Another often overlooked item is a good headlamp. This makes camping so much easier. I've used traditional lights before and have even been guilty of using my phone light plenty of times, but those batteries die much easier and the convenience of having both hands free will make the benefits of a headlamp apparent immediately. No more cold mag lite on your teeth. I personally use a Black Diamond Storm for its dimmability features, battery level light bar and weight. On my trip my camera and phone batteries were all dead very quickly and the AAA batteries in the Black Diamond are still good to go. Seriously, just get the headlamp... you will thank me later.
I always have these items with me as a precaution to emergency or just an added convenience. Most items attempt to serve more than one purpose.
First Aid - This one should be obvious, throw in some Tylenol or aspirin.
Hatchet- My personal hatchet. Great for firewood/tent stake hammer. Not for ultralight.
Outdoor Edge Knife - My personal knife. I own three. Obvious uses.
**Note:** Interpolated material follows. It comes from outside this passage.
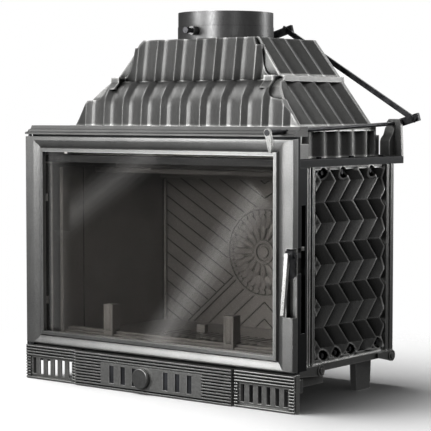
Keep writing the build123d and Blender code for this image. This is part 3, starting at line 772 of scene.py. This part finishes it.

Paracord - 100's of uses. Clothes line, shelter beam, lash, belt, tourniquet, sling, stringer, etc...
Spare Batteries/Powerbank - Replacements for headlamp, bank for phone/gps
Book - Not necessary, but a nice past time on a solo camping trip.
Pack - I personally use a Tenzing frame pack
At the end of the day, a little preparation and a strong will and you can enjoy the unique experience of a sub zero camping trip. You don't have to be a gear nut to pull it off, but with the items and tips I mentioned here your odds of an enjoyable trip are much higher. Get outdoors and good luck!